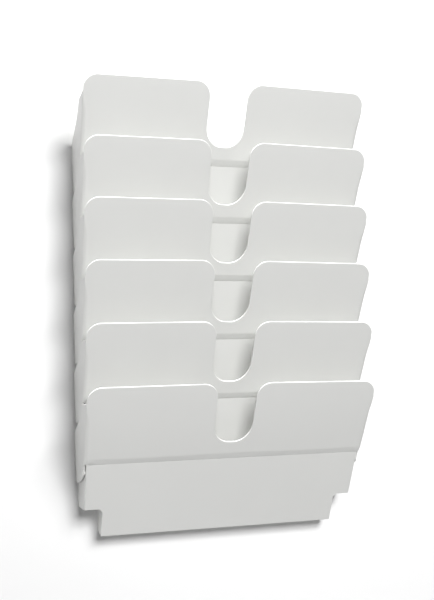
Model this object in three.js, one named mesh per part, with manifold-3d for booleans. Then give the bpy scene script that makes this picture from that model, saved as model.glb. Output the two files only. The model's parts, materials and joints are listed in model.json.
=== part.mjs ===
// Wall-hung file sorter: six identical moulded trays, each plugged on to the
// foot of the tray above, with keyhole screws and wall plugs behind the top one.
// Millimetres. +Z up, +Y into the wall, -Y towards the user, +X to the right.
// The origin is the middle of the top tray's wall pad, on the wall's face.
import * as THREE from 'three';
import Module from 'manifold-3d';

const wasm = await Module();
wasm.setup();
const { Manifold, CrossSection } = wasm;
wasm.setCircularSegments(32);

// ---- driving dimensions -------------------------------------------------

const TRAY_COUNT = 6;
const PITCH = 71; // from one tray's top edge to the next
const WALL = 2.5; // moulded wall thickness
const GAP = 0.5; // clearance where one tray plugs into the next
const TOUCH = 0.3; // clearance between touching pieces

// One tray, with z measured from its own top edge and y from the wall.
const TOP_HALF = 175; // half width at the top edge
const TAPER = 0.027; // half width lost per mm downwards
const CROWN = 1.4; // fall of the top edge from the middle to the ends
const DEPTH = 120; // wall to the top edge
const CREASE_Z = -88.5; // foot of the leaning panel
const CREASE_Y = -67.7;
const LEAN = [0.4915, 0.00074]; // y gained per mm down, and per mm squared
const FOOT_ROUND_Z = -80; // the panel starts to round in here
const TAB_R = 17; // outer top corners
const REAR_Y = -0.8; // back face, behind which only the pad stands

const NOTCH_HALF = 23.5;
const NOTCH_Z = -69.5;
const NOTCH_MOUTH_R = 17;
const NOTCH_BASE_R = 21;

const LOWER_HALF = 169.4; // foot of the tray, half width at the crease
const SHOULDER_Z = -143.3;
const TONGUE_HALF = 146.6;
const TONGUE_FILLET = 6;
const BOTTOM_Z = -177;
const BOTTOM_Y = -24.6;
const HEEL_Z = -173.5; // the tongue's floor rises towards the wall
const TONGUE_BACK_Y = REAR_Y - WALL - GAP;

const BACK_TOP_Z = -74; // top of the back wall, just under the tray above
const LEDGE = 3.2; // thickness where the side flap steps in to the foot

// Side flap: its top edge and its bottom edge, from front to wall, as (y, z).
const FLAP_TOP = [[-78, -19.5], [-68, -26], [-60, -32], [-50, -37.5], [-38, -42],
  [-28, -45.5], [-12, -50.5], [REAR_Y, -54]];
const FLAP_BOTTOM = [[-66, -96], [-60, -101], [-50, -105.5], [-36, -110],
  [-22, -113], [-3.5, -114.5], [REAR_Y, -112]];

// Socket guides that hold the tongue of the tray above.
const GUIDE_TOP_Z = -77;
const GUIDE_BOTTOM_Z = -108;
const GUIDE_WALL = 2.2;
const FLANGE_REACH = 9;

// Hanging: pad, keyholes, screws and plugs.
const PAD = { half: 90, top: -114, bottom: -134 };
const HANG_X = 110;
const HANG_Z = -117;
const KEYHOLE_DROP = 12;
const HEAD_R = 4;
const HEAD_H = 2.4;
const SHANK_R = 2;
const SCREW_TIP_Y = 32;
const PLUG_R = 3;
const PLUG_END_Y = 30;

const ORIGIN_Z = (PAD.top + PAD.bottom) / 2; // the origin, in the top tray's z

// ---- helpers --------------------------------------------------------------

// A (y, z) profile swept across the width, centred on x = 0.
function sweepAcross(points, half) {
  const solid = Manifold.extrude(new CrossSection([points]), 2 * half);
  return solid.transform([0, 1, 0, 0, 0, 0, 1, 0, 1, 0, 0, 0, -half, 0, 0, 1]);
}

// An (x, z) outline swept from yBack forwards to yFront.
function sweepForward(section, yBack, yFront) {
  const solid = Manifold.extrude(section, yBack - yFront);
  return solid.transform([1, 0, 0, 0, 0, 0, 1, 0, 0, -1, 0, 0, 0, yBack, 0, 1]);
}

// A block between two corners.
function block(low, high) {
  const size = high.map((value, axis) => value - low[axis]);
  return Manifold.cube(size).translate(low);
}

// Points of an arc about a centre, from one angle to another in degrees.
function arc(cx, cz, radius, from, to, steps) {
  const points = [];
  for (let i = 0; i <= steps; i++) {
    const angle = THREE.MathUtils.degToRad(from + (to - from) * i / steps);
    points.push([cx + radius * Math.cos(angle), cz + radius * Math.sin(angle)]);
  }
  return points;
}

// A polygon wound anticlockwise, whichever way it was listed.
function section(points) {
  let area = 0;
  points.forEach(([x, y], i) => {
    const [nx, ny] = points[(i + 1) % points.length];
    area += x * ny - nx * y;
  });
  return new CrossSection([area < 0 ? [...points].reverse() : points]);
}

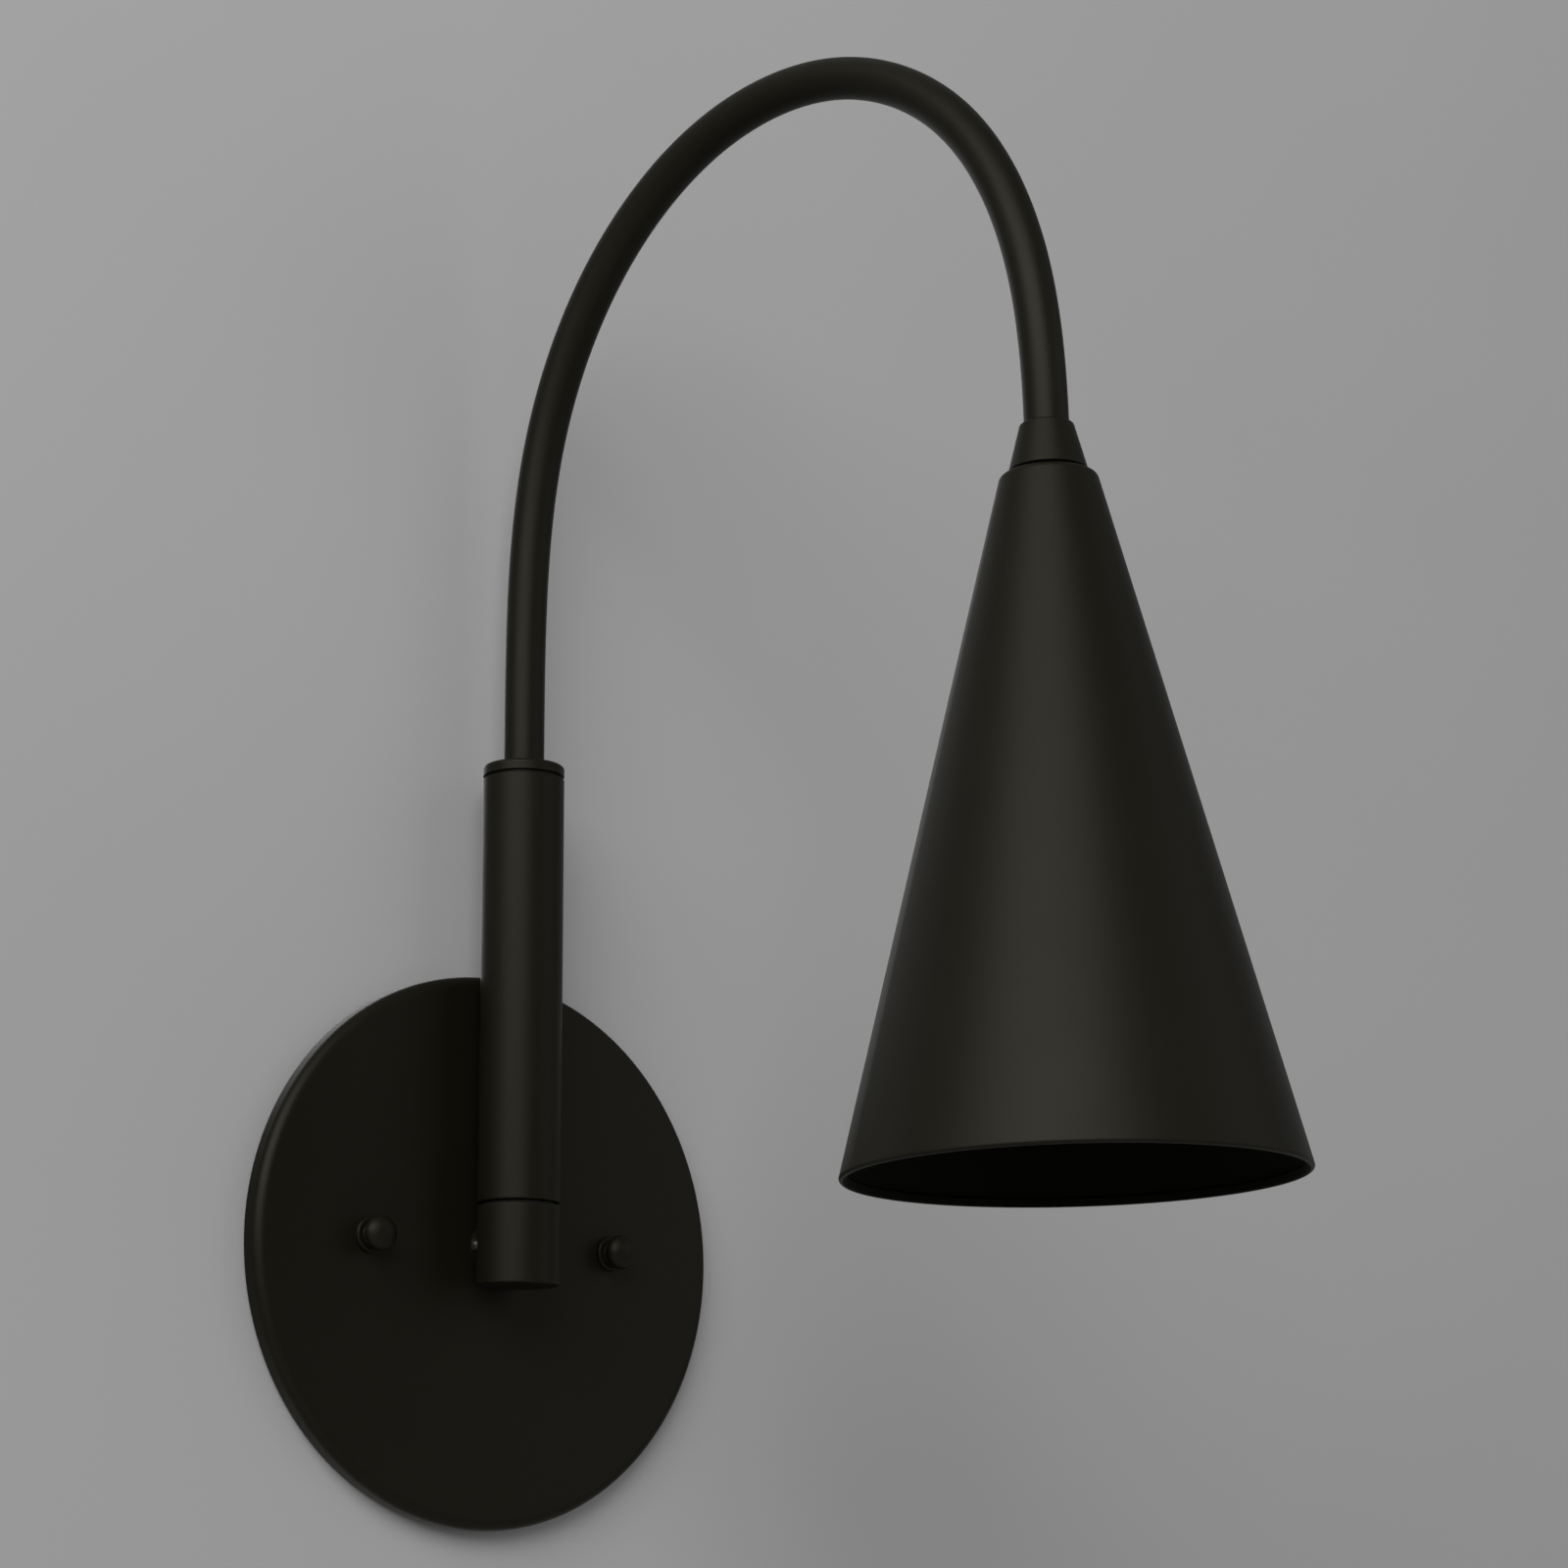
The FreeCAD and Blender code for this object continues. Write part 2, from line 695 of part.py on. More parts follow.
def make_neck_section(number):
    """One bent length of neck. Its far end is a hollow dome, and the next one's near end is a
    cup round that dome, so that each pair turns about the centre of the dome."""
    turn = section_turn(number)
    bend = section_bend_radius(number)
    arc_place = Placement(Vector(bend.number, 0, 0),
                          Rotation(Vector(-1, 0, 0), Vector(0, 0, 1), Vector(0, 1, 0), "XYZ"))
    solid = without(torus_arc(bend, neck_radius, turn, arc_place),
                    torus_arc(bend, neck_bore_radius, turn, arc_place))
    half_turn = Rotation(Vector(0, 1, 0), turn.number)
    centre = Vector(bend.number, 0, 0)
    far_end = Placement(centre - half_turn.multVec(centre), half_turn)
    if number == 1:
        tail = plug_top - ferrule_bottom
        solid = joined(solid, tube(neck_radius, neck_bore_radius, tail, at(z=ZERO - tail)))
    else:
        solid = without(solid, ball(neck_radius + size("neck_joint_gap")))
    if number == NECK_SECTIONS:
        tail = size("cap_entry_drop") + size("shade_cap_height") - size("upper_ferrule_height")
        tail = tail + size("upper_ferrule_grip")
        solid = joined(solid, tube(neck_radius, neck_bore_radius, tail, far_end))
    else:
        dome = without(ball(neck_radius, far_end, half=True),
                       cylinder(neck_bore_radius, neck_radius, far_end))
        solid = joined(solid, dome)
    keep(solid, "neck_section_%d" % number, NECK[number - 1])


# ---- shade and lamp holder: Z runs up the shade's axis from the neck's end -------------------

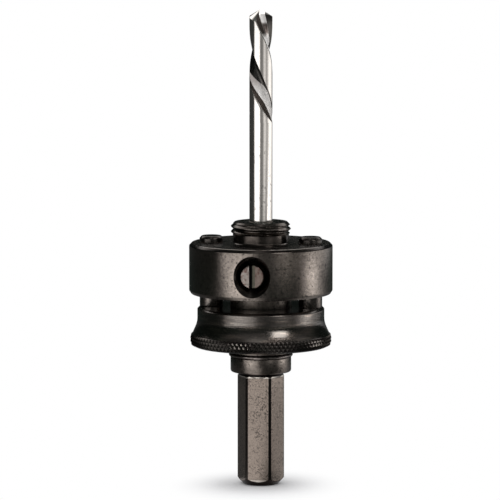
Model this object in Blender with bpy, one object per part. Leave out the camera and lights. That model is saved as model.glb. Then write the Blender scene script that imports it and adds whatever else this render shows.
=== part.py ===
"""Hole saw arbor, standing on the end of its hexagon shank, in metres with +Z up.

A turned body carries a short screw thread for the saw, a round head, a journal and a hexagon shank.
A pilot drill stands in its bore, clamped by a slotted set screw. A knurled collar slides on the
journal and carries two drive pins up through the head. A snap ring stops the collar from below, and
a wire ring in the collar's bore grips the journal, so that the collar stays where it is put.

The set screw faces -Y, the pins lie on the X axis, and one flat of the hexagon faces -Y.
"""

import math

import bmesh
import bpy
import numpy as np
from mathutils import Matrix, Vector

MM = 0.001

# Clearances
ROUND_FIT = 0.20 * MM
SEAT_GAP = 0.10 * MM
STOP_GAP = 0.10 * MM

# Hexagon shank
HEX_FLATS = 11.11 * MM
HEX_CORNERS = 12.40 * MM
HEX_LENGTH = 28.90 * MM
HEX_END_DIAMETER = 10.00 * MM
HEX_END_CHAMFER = 2.30 * MM
HEX_NECK_DIAMETER = 12.00 * MM
HEX_NECK_LENGTH = 1.30 * MM

# Journal under the head, and the groove of the snap ring
JOURNAL_DIAMETER = 16.15 * MM
JOURNAL_LENGTH = 21.00 * MM
JOURNAL_EDGE = 0.70 * MM
SNAP_RING_HEIGHT = 4.60 * MM
SNAP_RING_WIRE = 1.00 * MM
SNAP_RING_OVERLAP = 0.43 * MM
SNAP_RING_OPENING = math.radians(26)

# Head
HEAD_DIAMETER = 38.10 * MM
HEAD_THICKNESS = 13.50 * MM
HEAD_TOP_CHAMFER = 0.50 * MM
HEAD_TOP_CHAMFER_HEIGHT = 1.15 * MM
HEAD_BOTTOM_CHAMFER = 0.55 * MM
HEAD_BOTTOM_CHAMFER_HEIGHT = 0.85 * MM

# Screw thread for the saw
THREAD_DIAMETER = 15.88 * MM
THREAD_PITCH = 1.411 * MM
THREAD_DEPTH = 0.62 * MM
THREAD_LENGTH = 3.30 * MM
THREAD_CHAMFER = 0.60 * MM
THREAD_FLANK_SHARE = 0.40
THREAD_CREST_SHARE = 0.12
THREAD_NECK_DIAMETER = 14.90 * MM
THREAD_NECK_LENGTH = 2.30 * MM
THREAD_NECK_FILLET = 0.45 * MM
HELIX_HAND = -1

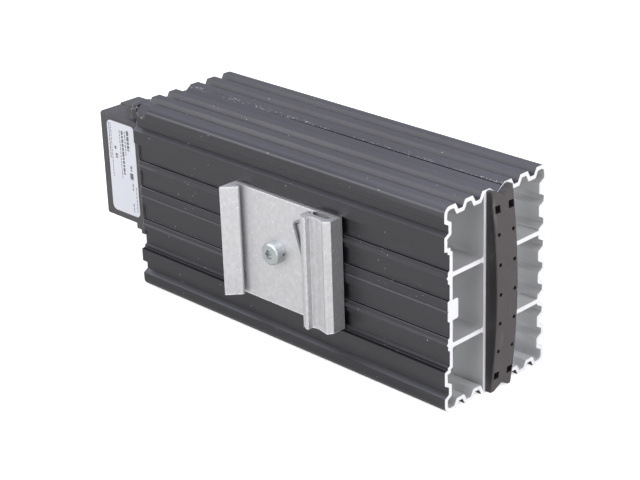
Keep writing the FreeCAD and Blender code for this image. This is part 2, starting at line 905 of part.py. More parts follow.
┄┄┄┄┄┄┄┄┄┄
### YOUR OBJECTIVE
Find all the lines containing "that" in the material, then copy them.

### EXERCISE RESPONSE
Model this object in three.js, one named mesh per part, with manifold-3d for booleans. Then give the bpy scene script that makes this picture from that model, saved as model.glb. Output the two files only. The model's parts, materials and joints are listed in model.json.
// Socket guides that hold the tongue of the tray above.
    cup round that dome, so that each pair turns about the centre of the dome."""
Model this object in Blender with bpy, one object per part. Leave out the camera and lights. That model is saved as model.glb. Then write the Blender scene script that imports it and adds whatever else this render shows.
a wire ring in the collar's bore grips the journal, so that the collar stays where it is put.